DATA EXTRACT =>

______

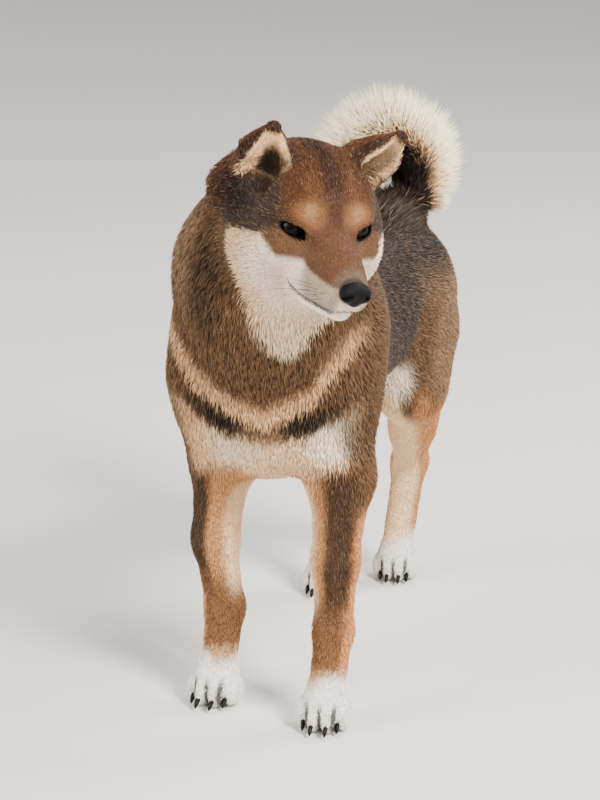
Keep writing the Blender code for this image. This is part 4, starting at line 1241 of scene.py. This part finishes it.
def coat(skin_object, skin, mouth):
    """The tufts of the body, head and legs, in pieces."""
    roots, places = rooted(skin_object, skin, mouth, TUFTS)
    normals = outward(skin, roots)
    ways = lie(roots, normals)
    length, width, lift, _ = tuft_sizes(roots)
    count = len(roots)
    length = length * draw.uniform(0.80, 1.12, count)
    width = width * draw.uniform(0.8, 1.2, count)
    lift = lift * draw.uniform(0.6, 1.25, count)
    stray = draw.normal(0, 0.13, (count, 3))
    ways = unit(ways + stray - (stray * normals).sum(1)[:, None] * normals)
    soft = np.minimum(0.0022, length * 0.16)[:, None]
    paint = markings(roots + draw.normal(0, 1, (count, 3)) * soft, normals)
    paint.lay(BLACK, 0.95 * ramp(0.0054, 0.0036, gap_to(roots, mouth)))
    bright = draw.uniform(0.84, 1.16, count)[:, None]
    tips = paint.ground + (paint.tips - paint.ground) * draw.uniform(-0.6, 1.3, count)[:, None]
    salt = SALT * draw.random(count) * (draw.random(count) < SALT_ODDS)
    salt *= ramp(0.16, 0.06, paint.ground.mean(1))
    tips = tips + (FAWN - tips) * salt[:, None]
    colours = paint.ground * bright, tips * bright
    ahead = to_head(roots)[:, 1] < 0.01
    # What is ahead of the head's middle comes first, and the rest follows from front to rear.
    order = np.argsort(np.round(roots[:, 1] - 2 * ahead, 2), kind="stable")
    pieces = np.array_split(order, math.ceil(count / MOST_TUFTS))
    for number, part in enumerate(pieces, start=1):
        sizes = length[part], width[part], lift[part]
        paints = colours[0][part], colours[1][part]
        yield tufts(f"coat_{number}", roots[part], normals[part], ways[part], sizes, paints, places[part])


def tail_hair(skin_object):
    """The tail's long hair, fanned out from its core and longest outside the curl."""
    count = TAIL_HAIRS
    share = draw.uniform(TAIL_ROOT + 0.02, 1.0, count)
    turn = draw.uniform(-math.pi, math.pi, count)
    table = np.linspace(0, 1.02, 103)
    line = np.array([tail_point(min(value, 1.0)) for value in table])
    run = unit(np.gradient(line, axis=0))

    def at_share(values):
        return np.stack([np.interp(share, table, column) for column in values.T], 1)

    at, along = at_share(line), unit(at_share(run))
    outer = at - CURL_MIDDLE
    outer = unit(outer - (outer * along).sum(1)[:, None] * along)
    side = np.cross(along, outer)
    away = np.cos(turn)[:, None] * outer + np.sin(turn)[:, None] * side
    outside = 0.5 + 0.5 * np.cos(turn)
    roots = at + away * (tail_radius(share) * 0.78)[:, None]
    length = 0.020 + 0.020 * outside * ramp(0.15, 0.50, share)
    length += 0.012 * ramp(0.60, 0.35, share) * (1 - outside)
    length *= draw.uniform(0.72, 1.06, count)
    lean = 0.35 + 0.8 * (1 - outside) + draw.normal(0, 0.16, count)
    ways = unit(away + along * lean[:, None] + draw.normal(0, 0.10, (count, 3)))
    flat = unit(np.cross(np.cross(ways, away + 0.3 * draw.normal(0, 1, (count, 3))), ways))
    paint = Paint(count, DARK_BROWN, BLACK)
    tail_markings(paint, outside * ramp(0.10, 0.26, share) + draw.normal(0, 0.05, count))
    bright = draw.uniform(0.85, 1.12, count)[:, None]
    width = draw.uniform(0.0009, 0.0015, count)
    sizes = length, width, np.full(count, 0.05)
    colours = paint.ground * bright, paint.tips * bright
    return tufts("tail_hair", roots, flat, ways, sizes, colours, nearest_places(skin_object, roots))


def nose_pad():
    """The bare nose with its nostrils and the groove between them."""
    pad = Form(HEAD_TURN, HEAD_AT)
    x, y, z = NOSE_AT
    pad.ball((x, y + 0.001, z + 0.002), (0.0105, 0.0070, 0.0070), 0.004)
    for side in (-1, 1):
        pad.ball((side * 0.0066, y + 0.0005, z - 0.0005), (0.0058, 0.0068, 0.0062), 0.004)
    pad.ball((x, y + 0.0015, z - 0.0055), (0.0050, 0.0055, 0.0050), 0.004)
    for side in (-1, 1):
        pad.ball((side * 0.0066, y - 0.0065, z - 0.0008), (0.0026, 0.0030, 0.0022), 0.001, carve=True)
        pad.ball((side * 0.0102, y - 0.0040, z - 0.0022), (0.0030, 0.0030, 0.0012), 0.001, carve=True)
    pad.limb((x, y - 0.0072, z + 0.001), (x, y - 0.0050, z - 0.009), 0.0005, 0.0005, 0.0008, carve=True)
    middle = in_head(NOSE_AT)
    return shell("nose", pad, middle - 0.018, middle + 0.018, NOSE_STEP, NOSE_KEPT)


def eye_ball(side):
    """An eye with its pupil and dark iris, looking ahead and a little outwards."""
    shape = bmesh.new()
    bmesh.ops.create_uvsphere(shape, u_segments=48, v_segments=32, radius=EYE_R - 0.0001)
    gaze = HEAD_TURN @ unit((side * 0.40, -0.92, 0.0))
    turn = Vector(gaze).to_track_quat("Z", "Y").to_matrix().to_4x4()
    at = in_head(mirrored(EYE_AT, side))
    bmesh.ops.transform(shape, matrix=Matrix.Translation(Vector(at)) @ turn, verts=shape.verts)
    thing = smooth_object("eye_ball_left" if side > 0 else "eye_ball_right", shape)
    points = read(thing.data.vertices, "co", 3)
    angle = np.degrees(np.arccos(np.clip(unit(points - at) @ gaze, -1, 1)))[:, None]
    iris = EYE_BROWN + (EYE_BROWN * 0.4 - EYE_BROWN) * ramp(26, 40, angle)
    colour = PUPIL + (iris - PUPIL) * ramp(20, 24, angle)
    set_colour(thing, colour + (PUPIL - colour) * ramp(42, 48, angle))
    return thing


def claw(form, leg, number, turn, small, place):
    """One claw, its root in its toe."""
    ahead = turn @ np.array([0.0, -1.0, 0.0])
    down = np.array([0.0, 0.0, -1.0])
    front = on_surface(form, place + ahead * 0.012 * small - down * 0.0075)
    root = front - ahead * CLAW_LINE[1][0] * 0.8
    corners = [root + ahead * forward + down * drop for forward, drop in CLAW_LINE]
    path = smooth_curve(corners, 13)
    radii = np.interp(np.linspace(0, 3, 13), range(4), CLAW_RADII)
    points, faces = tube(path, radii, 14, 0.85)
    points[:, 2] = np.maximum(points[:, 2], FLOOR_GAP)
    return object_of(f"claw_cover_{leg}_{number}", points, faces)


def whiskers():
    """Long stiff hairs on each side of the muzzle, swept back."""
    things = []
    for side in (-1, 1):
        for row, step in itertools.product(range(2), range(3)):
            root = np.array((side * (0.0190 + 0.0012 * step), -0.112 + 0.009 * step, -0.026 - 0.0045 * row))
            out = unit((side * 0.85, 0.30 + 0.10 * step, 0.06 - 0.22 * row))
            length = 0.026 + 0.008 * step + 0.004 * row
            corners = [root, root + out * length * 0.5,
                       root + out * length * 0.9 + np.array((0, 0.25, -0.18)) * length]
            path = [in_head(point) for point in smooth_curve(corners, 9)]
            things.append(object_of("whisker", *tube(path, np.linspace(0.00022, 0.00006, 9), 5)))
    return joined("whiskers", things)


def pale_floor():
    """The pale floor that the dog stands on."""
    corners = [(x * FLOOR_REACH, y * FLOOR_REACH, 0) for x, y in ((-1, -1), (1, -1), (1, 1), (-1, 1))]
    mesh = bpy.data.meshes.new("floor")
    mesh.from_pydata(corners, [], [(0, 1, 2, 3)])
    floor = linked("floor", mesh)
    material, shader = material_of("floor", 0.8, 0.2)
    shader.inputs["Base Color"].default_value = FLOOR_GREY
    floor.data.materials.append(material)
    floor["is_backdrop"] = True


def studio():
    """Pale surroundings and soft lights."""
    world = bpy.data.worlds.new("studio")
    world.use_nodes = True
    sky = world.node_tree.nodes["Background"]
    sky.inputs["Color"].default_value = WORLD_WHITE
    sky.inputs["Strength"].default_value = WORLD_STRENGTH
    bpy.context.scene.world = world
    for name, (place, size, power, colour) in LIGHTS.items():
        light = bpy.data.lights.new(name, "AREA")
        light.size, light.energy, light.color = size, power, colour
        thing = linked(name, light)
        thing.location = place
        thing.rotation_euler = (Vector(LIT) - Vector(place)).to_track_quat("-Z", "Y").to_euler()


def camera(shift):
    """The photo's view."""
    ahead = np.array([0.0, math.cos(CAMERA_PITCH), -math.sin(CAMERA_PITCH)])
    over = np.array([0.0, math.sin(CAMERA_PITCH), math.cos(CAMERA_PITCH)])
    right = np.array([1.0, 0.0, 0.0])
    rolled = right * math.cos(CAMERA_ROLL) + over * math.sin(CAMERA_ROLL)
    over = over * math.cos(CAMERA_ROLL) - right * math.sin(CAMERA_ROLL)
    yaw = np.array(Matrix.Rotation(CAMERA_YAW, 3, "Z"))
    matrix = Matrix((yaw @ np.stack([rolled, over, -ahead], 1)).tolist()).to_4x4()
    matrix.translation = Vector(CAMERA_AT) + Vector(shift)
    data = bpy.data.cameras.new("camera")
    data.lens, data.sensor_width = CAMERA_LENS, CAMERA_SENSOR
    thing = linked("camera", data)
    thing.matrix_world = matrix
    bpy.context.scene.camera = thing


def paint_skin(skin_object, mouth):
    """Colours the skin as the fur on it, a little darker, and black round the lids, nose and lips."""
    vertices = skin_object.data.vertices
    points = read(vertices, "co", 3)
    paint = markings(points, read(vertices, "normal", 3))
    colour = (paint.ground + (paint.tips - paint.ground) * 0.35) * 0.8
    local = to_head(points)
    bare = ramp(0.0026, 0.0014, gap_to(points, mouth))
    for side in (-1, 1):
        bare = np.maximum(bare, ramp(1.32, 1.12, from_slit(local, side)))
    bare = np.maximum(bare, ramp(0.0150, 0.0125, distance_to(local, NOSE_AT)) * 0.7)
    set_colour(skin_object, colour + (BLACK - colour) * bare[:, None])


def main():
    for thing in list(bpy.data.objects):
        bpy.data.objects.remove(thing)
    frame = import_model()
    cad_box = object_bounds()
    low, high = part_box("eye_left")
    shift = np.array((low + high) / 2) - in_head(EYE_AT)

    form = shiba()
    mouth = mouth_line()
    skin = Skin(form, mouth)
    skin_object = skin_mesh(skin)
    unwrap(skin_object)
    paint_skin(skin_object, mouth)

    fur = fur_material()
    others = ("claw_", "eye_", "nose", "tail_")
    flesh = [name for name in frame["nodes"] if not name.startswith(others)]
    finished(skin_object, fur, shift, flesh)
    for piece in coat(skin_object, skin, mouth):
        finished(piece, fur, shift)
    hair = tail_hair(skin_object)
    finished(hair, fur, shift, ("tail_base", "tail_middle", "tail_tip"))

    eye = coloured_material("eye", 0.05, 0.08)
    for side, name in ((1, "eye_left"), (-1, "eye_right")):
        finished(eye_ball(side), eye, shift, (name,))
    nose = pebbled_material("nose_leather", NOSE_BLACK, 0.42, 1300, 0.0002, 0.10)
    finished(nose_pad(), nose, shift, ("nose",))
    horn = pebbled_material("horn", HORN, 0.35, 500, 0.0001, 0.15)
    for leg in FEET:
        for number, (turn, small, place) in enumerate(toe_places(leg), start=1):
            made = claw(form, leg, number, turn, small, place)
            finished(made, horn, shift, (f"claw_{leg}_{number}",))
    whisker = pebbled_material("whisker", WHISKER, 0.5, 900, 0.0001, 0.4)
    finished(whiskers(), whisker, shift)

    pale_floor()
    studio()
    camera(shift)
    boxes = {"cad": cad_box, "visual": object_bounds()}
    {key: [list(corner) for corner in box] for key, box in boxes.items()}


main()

______

TASK PROMPT =>
Search the data for "frame" and list every line in which it occurs.

WRITTEN ANSWER =>
    frame = import_model()
    flesh = [name for name in frame["nodes"] if not name.startswith(others)]